• _WRITTEN REQUEST_
Using the entries that follow, state how many lines contain the word "vertices". The response is that number and nothing more.

• _EXTRACTED ENTRIES_
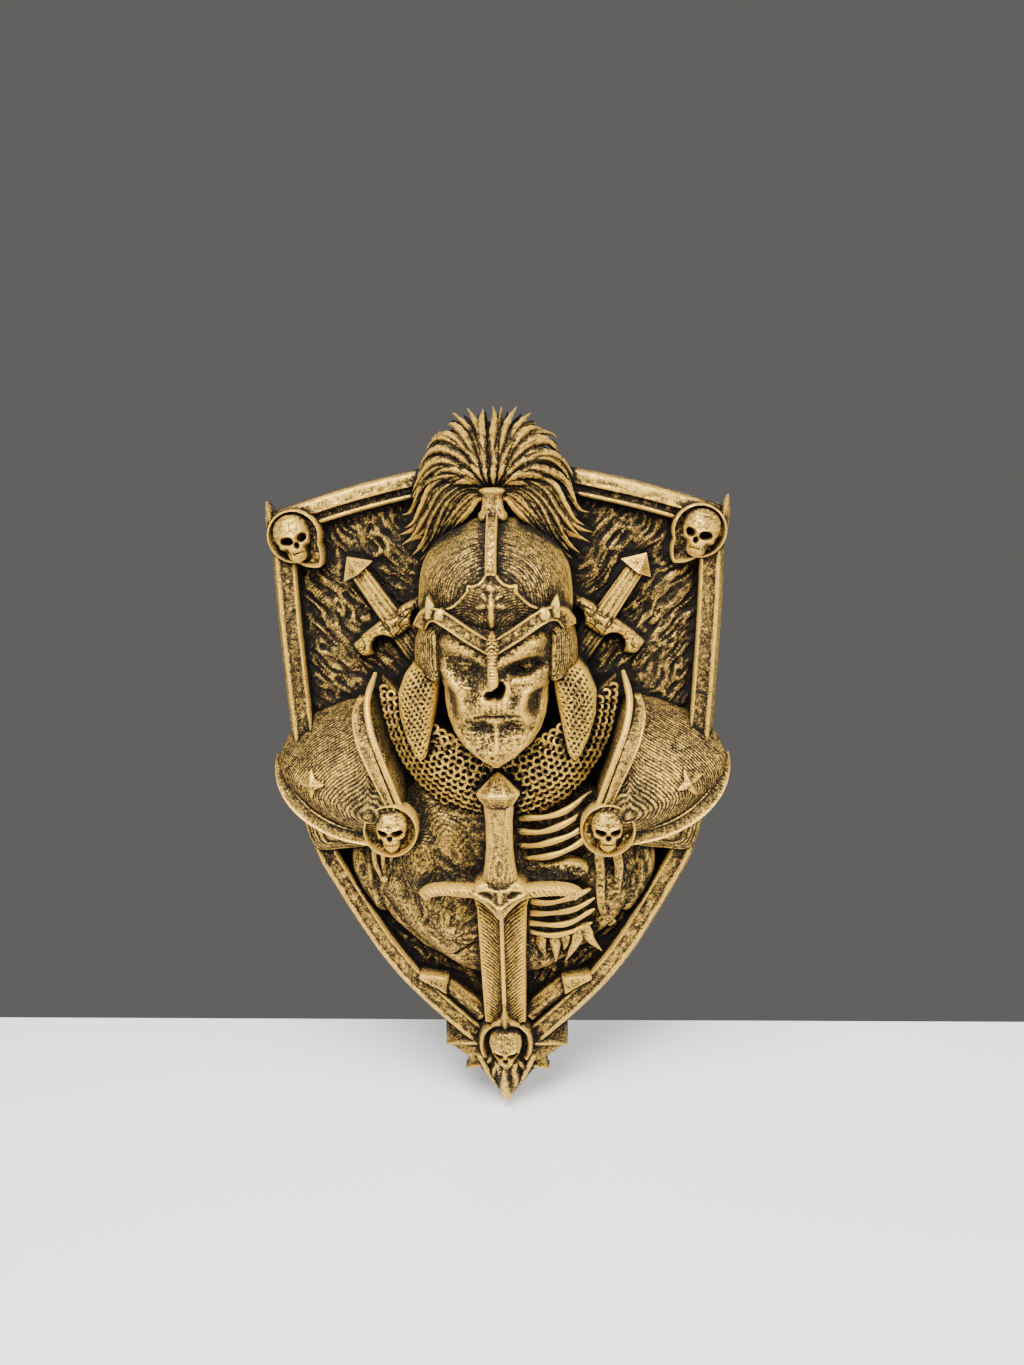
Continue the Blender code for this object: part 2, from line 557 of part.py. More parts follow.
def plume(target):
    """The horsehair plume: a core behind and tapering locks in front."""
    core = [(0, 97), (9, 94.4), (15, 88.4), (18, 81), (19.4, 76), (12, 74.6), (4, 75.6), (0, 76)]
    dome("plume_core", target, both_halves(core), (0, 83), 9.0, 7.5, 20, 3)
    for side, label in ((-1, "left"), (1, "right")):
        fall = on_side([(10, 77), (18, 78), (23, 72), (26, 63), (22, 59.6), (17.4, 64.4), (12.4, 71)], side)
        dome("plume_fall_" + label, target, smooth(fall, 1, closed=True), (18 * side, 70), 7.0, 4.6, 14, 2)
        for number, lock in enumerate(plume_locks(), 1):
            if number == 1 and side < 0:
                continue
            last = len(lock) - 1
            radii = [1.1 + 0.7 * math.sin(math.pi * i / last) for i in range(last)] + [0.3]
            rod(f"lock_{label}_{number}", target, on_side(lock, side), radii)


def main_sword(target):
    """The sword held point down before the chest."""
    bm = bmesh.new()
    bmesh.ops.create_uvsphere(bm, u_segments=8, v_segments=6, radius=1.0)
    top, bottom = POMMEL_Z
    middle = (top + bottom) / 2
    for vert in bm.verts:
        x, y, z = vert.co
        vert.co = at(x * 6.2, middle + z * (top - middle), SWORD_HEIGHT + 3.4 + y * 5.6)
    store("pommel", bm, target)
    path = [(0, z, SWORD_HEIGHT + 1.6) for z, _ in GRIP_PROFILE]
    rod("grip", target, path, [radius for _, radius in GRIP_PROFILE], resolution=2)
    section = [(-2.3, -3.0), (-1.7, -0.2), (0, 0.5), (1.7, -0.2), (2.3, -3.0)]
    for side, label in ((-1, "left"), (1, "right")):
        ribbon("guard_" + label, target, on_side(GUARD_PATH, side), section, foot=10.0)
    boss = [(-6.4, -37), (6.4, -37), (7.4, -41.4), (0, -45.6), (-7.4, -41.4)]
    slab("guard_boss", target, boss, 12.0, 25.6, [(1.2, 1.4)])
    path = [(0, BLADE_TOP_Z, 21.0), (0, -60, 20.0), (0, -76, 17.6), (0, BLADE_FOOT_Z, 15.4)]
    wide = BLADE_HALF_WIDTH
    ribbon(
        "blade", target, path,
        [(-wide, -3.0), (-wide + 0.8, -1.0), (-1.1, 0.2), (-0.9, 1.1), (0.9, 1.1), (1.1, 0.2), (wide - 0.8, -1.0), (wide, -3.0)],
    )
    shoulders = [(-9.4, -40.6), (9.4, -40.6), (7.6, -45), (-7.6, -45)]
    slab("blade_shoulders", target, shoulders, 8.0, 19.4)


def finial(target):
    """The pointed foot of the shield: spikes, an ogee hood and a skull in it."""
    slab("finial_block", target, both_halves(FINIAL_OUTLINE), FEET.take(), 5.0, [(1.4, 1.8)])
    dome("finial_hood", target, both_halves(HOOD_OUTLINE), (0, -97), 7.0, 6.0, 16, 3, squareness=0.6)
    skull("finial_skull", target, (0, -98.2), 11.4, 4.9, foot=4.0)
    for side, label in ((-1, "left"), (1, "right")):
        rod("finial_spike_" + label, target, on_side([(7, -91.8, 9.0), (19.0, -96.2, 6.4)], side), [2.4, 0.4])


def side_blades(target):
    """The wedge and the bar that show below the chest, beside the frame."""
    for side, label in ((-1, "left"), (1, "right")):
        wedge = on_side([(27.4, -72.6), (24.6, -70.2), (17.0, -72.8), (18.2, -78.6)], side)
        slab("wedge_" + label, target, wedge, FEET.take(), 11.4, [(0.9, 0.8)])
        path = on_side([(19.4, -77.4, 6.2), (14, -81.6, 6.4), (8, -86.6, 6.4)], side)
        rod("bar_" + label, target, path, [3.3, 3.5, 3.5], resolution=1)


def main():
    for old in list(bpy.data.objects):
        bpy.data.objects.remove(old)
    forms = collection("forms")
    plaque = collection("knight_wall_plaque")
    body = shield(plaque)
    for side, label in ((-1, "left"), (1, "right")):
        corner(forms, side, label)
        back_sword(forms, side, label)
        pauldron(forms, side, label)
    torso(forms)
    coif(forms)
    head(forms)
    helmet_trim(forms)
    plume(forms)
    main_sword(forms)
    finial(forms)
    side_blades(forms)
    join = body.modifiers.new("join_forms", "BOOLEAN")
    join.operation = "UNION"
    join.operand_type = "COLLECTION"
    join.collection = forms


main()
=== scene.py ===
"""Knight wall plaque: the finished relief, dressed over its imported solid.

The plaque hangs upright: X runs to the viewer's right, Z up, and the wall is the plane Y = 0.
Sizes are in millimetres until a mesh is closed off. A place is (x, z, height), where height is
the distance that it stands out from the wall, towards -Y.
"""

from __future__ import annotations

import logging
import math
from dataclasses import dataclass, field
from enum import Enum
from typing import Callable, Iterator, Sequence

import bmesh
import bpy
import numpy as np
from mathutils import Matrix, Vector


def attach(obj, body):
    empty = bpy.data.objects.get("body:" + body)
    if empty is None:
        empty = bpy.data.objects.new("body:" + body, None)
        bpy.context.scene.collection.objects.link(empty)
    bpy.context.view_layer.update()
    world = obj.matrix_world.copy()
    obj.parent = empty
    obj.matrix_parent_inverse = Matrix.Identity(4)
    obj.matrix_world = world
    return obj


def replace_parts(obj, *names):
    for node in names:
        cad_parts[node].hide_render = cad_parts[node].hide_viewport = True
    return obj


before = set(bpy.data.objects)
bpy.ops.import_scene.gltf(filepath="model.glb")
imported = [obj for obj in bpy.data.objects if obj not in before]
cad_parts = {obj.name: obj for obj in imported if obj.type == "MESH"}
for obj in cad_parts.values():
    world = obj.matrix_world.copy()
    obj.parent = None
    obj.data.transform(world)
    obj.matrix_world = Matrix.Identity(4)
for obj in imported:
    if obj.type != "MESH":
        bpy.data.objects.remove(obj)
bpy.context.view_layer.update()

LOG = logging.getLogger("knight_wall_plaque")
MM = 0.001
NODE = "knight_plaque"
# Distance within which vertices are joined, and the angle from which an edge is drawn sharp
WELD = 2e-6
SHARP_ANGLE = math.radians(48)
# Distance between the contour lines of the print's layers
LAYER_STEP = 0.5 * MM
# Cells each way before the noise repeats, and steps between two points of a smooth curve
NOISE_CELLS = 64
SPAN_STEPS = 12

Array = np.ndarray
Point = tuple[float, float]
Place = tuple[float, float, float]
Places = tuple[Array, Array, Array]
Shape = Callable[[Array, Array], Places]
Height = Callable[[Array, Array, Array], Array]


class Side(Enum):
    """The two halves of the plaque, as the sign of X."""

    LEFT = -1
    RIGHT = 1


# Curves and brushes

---

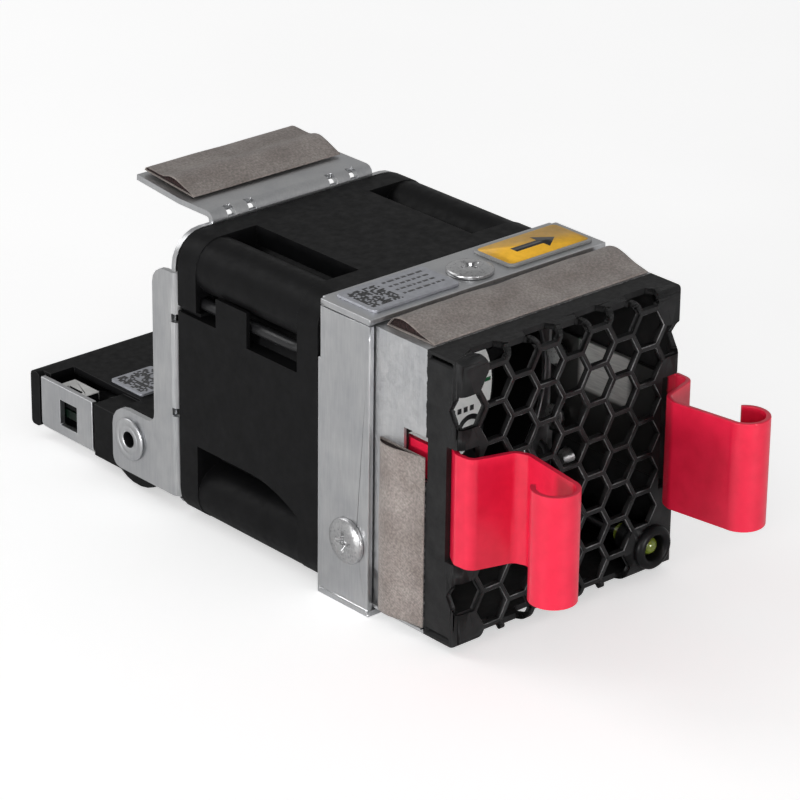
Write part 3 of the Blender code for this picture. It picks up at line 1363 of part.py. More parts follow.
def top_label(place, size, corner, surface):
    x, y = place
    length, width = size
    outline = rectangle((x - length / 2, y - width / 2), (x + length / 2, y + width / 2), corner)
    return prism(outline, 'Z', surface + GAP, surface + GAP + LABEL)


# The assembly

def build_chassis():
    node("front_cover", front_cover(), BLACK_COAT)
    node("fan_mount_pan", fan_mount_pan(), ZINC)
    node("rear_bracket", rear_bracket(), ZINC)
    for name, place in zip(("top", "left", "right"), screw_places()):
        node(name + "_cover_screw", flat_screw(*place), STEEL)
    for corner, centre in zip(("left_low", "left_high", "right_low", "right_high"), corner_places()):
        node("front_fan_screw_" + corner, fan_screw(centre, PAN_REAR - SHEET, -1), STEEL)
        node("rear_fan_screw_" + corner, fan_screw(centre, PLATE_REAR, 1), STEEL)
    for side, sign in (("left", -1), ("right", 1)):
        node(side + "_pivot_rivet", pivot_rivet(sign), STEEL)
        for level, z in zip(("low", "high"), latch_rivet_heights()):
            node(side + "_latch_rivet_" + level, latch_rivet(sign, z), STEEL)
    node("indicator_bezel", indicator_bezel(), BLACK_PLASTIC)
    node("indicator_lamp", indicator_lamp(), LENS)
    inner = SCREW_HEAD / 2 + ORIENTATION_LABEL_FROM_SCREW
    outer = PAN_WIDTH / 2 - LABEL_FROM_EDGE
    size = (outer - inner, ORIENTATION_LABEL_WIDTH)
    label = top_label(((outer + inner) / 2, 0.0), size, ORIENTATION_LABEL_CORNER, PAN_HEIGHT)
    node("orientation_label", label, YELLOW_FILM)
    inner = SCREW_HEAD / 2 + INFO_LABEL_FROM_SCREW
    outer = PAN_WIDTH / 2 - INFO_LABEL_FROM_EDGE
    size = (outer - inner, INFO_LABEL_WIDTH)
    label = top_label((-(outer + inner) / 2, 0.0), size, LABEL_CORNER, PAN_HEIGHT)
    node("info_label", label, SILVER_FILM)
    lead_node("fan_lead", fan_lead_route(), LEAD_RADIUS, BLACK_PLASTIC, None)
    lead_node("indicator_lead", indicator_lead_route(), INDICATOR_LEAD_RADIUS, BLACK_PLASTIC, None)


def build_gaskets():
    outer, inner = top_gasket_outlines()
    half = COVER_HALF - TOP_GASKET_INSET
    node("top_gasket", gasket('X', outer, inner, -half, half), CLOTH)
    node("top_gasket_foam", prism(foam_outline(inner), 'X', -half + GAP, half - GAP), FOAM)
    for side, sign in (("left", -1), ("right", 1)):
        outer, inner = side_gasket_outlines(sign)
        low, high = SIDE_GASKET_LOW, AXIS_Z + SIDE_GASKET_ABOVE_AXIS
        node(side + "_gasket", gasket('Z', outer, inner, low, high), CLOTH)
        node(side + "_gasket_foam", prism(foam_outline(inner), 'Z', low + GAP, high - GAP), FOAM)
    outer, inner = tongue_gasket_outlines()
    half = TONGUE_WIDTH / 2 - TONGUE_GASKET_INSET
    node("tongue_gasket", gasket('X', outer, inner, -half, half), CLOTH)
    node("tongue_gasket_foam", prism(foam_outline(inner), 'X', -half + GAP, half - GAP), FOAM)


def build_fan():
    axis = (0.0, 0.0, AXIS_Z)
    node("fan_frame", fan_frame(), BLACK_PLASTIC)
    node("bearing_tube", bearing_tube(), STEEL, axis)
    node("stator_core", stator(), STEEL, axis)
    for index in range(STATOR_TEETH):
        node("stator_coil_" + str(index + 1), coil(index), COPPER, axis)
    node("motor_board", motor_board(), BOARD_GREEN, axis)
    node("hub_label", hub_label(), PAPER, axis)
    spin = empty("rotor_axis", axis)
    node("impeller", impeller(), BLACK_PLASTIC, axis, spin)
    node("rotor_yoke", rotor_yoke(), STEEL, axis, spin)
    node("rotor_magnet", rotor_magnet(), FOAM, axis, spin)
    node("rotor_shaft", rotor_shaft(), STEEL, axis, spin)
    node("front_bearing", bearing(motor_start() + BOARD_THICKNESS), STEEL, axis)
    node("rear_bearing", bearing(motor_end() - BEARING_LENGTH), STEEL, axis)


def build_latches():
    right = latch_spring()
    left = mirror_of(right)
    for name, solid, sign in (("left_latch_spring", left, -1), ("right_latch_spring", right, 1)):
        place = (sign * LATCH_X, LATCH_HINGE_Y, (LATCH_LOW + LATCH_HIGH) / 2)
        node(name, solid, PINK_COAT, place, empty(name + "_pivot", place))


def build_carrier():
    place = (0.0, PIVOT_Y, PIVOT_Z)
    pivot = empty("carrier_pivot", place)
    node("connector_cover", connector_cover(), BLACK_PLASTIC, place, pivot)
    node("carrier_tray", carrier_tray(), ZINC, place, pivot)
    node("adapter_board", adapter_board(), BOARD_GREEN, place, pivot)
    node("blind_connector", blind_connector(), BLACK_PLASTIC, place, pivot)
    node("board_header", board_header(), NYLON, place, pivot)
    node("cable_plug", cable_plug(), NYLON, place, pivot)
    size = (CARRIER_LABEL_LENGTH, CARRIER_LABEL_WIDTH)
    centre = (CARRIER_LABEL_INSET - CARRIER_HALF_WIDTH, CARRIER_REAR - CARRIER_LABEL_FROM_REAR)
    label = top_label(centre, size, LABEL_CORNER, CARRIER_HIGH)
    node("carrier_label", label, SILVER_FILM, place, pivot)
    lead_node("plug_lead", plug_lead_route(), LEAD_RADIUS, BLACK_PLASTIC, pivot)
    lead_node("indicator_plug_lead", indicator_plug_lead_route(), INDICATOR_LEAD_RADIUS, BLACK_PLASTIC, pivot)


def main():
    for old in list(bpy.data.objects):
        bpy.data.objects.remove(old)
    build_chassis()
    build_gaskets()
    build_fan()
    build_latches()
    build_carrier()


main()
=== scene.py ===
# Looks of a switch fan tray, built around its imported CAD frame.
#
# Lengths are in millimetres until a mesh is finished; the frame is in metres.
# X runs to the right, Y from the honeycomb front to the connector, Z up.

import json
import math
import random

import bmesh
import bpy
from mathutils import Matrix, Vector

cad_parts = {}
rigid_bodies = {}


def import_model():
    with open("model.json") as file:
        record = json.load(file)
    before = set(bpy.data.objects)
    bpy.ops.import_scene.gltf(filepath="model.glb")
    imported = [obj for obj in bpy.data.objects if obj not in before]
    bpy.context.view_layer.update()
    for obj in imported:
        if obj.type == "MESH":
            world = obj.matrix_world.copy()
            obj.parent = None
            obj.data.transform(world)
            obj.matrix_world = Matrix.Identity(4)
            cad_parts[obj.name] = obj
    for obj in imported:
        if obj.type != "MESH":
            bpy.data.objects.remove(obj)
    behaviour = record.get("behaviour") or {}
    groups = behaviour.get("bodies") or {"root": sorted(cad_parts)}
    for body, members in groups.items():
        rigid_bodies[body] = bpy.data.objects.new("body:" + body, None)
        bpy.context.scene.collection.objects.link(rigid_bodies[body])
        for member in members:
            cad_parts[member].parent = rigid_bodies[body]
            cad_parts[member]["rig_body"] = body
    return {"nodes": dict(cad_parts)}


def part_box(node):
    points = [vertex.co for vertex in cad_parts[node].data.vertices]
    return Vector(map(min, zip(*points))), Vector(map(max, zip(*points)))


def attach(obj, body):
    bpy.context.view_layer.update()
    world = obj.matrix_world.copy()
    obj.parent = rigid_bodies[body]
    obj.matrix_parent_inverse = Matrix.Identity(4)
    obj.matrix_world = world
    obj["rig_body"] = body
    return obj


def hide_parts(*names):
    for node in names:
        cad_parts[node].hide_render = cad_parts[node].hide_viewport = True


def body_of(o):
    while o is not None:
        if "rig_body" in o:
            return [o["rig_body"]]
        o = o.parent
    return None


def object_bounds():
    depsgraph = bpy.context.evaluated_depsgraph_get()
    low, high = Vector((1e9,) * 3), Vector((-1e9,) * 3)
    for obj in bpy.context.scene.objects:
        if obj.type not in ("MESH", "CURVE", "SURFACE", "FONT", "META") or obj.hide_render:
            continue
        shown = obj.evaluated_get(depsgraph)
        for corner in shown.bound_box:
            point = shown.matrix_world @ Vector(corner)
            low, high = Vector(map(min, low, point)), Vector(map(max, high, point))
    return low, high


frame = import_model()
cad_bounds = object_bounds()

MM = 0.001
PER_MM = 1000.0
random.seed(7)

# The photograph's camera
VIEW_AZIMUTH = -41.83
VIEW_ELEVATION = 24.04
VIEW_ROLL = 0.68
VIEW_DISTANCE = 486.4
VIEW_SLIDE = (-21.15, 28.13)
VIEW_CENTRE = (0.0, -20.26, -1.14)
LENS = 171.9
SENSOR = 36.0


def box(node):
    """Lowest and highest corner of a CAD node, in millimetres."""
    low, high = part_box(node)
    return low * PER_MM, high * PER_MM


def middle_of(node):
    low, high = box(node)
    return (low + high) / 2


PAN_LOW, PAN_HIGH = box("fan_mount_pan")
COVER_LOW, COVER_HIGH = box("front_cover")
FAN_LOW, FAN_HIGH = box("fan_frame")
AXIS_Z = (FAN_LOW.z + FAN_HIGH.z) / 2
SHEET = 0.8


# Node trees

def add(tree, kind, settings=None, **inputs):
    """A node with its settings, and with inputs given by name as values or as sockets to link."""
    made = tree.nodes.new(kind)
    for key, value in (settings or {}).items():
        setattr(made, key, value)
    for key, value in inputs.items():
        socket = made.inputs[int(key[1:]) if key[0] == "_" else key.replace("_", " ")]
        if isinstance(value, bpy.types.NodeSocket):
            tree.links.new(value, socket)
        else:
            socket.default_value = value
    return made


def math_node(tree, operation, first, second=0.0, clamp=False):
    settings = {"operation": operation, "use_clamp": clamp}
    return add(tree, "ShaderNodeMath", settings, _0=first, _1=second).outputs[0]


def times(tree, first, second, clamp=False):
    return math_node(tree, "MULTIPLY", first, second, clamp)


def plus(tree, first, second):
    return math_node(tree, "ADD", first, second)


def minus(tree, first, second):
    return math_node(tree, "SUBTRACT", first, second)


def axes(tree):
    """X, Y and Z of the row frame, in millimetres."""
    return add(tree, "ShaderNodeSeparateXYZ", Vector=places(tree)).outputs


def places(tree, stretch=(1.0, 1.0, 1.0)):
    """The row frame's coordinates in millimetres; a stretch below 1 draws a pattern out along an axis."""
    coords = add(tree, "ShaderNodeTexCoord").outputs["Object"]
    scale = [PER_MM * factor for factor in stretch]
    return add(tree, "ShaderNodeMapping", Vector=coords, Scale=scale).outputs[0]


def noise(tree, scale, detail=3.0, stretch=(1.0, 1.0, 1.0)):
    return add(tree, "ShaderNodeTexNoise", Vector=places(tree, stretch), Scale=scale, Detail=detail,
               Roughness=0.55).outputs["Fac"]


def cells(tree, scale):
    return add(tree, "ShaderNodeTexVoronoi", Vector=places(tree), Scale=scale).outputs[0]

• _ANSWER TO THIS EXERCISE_
2